Are You Delivering Value?

In a lot of ways, acquiring new members is all about marketing. Cool brochures, solid reputation, word of mouth, presence at conferences, getting the word about your association out there to prospects, developing benefits you feel are exclusive to your association and that people can’t find anywhere else. There’s no reason not to join, right?

But it’s the renewal rate of those members that will tell you how well you’ve done on delivering value to them during their membership year. For it is then that a member sits down with his or her renewal notice and checkbook or credit card and asks an important question: Was it worth the money?

You can use a number of markers throughout the year to get an idea on whether you are delivering value. These, in turn, can lead to a number of questions to ask yourself and your staff.

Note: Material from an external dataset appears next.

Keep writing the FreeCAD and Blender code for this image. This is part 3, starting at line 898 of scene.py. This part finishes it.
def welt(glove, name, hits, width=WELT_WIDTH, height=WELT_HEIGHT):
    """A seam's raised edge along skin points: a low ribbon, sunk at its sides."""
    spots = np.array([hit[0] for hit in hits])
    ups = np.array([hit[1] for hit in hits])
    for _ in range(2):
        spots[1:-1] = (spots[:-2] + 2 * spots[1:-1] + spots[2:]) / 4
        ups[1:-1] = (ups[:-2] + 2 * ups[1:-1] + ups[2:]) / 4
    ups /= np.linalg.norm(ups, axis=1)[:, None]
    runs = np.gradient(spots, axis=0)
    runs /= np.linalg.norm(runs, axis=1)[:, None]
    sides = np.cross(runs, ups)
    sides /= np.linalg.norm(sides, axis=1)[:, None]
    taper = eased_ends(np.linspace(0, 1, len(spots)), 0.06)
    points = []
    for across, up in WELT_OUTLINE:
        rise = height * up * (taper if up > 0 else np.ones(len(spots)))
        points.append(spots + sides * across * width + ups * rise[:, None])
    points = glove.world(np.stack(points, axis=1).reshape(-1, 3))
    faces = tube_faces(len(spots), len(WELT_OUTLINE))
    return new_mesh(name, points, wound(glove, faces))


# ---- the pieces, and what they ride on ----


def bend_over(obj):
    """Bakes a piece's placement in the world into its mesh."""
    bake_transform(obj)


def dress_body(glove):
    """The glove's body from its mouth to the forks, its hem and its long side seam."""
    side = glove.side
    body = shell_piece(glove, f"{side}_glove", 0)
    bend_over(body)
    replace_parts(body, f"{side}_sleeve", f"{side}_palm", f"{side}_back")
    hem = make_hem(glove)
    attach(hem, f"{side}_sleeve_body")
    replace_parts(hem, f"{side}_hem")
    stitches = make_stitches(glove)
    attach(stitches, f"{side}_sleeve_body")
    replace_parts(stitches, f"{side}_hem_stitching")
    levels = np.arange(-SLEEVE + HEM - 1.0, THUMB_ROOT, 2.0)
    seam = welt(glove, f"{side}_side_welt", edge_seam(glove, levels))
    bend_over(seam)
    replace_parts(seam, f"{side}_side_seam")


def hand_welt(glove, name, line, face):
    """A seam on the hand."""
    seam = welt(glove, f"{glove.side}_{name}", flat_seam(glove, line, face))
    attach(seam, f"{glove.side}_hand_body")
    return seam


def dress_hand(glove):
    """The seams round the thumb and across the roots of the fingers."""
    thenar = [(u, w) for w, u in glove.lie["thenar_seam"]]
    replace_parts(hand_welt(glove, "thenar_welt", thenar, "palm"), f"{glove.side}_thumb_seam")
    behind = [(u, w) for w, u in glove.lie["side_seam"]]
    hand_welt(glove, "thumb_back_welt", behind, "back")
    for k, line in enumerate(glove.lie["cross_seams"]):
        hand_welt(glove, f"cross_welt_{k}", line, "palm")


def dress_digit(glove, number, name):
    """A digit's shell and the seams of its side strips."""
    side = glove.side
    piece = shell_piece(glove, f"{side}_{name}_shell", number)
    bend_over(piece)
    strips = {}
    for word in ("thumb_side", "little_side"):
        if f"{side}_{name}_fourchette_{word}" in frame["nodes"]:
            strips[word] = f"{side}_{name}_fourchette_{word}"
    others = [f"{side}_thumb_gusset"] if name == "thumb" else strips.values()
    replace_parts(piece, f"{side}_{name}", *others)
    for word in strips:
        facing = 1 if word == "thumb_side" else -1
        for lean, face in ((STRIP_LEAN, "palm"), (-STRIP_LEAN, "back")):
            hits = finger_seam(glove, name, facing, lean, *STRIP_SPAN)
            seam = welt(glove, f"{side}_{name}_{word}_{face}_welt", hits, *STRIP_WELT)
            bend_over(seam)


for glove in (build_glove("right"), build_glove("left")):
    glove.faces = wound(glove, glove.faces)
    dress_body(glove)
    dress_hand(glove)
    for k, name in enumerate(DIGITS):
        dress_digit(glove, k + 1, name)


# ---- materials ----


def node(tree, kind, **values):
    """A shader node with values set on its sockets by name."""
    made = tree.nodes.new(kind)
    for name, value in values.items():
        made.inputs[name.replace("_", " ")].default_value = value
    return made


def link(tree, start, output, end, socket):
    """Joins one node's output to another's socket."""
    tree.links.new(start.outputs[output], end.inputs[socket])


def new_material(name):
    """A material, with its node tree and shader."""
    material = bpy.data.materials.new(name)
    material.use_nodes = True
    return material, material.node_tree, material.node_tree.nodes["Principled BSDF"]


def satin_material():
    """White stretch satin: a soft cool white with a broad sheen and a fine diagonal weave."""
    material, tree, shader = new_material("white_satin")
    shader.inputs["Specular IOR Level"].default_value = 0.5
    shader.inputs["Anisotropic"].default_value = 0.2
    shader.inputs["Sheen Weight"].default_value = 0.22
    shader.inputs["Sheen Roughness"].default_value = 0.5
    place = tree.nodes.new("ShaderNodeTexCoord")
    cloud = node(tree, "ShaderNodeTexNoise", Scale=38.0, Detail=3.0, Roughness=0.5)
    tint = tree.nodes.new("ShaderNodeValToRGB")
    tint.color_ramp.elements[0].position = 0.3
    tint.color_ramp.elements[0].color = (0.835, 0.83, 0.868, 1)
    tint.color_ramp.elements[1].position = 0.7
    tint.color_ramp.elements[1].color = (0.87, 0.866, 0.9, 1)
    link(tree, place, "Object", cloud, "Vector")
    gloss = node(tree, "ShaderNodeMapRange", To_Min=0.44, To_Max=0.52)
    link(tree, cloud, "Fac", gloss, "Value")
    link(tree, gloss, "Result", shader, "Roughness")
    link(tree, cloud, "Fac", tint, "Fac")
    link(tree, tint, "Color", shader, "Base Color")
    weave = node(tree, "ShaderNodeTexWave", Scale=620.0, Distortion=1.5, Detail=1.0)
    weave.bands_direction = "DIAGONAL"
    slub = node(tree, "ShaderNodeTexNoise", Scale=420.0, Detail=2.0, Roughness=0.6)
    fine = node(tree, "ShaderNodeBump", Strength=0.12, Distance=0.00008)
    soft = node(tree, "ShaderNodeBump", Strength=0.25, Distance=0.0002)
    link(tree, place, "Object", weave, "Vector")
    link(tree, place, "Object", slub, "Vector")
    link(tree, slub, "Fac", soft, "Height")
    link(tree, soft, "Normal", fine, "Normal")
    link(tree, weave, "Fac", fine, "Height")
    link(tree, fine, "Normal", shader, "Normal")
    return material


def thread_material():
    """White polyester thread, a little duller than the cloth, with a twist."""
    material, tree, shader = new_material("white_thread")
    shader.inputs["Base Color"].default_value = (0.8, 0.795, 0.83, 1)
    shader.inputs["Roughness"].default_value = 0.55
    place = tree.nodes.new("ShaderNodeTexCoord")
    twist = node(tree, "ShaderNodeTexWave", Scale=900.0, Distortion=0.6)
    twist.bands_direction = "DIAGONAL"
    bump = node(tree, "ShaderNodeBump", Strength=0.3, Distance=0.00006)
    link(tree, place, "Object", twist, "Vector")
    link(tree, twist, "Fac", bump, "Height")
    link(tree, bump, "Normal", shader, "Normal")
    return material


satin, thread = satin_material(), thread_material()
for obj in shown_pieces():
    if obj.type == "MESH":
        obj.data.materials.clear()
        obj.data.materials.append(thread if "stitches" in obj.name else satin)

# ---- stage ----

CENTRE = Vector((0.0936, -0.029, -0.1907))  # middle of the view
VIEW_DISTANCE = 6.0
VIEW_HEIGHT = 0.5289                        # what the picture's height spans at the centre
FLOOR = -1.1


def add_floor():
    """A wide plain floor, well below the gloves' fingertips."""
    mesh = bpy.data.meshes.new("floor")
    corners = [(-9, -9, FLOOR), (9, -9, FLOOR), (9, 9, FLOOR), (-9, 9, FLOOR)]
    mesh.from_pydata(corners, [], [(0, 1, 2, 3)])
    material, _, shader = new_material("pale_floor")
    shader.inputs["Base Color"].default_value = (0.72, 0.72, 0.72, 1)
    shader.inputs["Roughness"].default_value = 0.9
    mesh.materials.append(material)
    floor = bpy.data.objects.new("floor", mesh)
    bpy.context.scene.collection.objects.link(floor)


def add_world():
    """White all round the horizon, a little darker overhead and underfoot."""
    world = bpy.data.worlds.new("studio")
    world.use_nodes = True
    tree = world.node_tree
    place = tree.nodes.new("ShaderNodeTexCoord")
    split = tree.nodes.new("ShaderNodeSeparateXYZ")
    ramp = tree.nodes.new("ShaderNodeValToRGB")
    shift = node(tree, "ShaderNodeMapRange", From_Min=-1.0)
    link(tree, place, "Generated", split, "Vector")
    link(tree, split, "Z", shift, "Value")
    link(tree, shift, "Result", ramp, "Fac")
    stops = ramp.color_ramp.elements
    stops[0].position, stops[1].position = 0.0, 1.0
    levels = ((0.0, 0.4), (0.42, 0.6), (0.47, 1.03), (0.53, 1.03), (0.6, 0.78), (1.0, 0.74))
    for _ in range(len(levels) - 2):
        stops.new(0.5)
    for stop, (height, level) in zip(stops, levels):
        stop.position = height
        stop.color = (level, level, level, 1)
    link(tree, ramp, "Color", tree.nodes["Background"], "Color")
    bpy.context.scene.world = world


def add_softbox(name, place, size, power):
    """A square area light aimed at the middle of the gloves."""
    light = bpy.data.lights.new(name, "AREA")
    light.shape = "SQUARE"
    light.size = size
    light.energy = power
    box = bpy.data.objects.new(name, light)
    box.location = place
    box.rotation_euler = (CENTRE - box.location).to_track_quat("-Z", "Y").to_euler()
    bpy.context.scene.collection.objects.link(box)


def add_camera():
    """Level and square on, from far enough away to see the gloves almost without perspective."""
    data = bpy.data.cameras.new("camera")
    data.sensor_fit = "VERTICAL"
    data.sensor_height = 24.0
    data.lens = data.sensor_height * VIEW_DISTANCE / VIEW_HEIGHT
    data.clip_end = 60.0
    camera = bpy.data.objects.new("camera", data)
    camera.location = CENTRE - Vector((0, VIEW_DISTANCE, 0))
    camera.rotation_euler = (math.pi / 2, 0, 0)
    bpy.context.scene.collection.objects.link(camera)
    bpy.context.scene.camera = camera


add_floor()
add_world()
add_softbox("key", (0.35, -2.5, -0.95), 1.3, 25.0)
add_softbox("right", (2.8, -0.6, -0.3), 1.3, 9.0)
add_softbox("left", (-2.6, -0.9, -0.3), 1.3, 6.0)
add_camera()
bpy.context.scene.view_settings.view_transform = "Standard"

  • Social media engagement. Is the office the lone voice on your Facebook posts, or are you getting likes, shares, and comments? Are your followers on FB, Twitter, Instagram, and the like increasing or decreasing? What sort of posts generate more engagement, and how can you develop a strategy to encourage more engagement? Are you meeting your social media goals (i.e., driving traffic to the member registration page)?
  • Event participation. Did you book a space for 300 and only 30 showed up? If 30, what was it about the event that lowered the anticipated participation? Cost? Timing? Irrelevant topic? Are your vendor participants increasing or decreasing? Are your vendors reporting solid activity from your members?
  • Participation in your magazine. Does your publication produce feedback? Can you add some member-specific areas to the magazine to encourage submissions, even if it’s a couple of pages of fun photos or member anecdotes?
  • Survey. Have you asked your members during the year what they like, what they’re using, what’s not working? How can those answers be applied to making short-term and long-term decisions?
  • Customer service. What problems are people calling in about, and what solutions can you provide to enhance their membership experience? It’s great that they are engaged enough to want to report a problem in hopes of a fix, but is it a recurring issue? If so, that one squeaky wheel might represent dozens of those who don’t care enough to call in.
  • E-mail and website metrics. How, when, and where are people navigating? What are your unsubscribe and open rates? Can you track what people are searching for on your website, and where they bounce off?

All of these items can give you an idea of how engaged your members are and what they consider “valuable.” If you believe that legislative advocacy work is of significant importance as a member benefit, yet when you send an e-mail newsletter about your work, make a Facebook post about it, ask members to sign up in show of support, and showcase it with a four-page spread in the publication and all you get are a couple of thumbs-up, no shares, a handful of signatures, and less-than-average opens, your members might be telling you something.

Being able to adapt during the year is essential if your staff feel as though they are on an island pushing information at members without receiving any valuable participation or engagement in return. You must be ready and willing to make the necessary changes to improve the member experience so that when renewal time comes around again, they’ll be much more willing to send you their membership dollars.

So put yourself in the shoes of your typical member, and be honest. The executive staff, board, and chapter leaders should all be asking themselves on a routine, strategic-planning basis: Is what we offer our members worth it?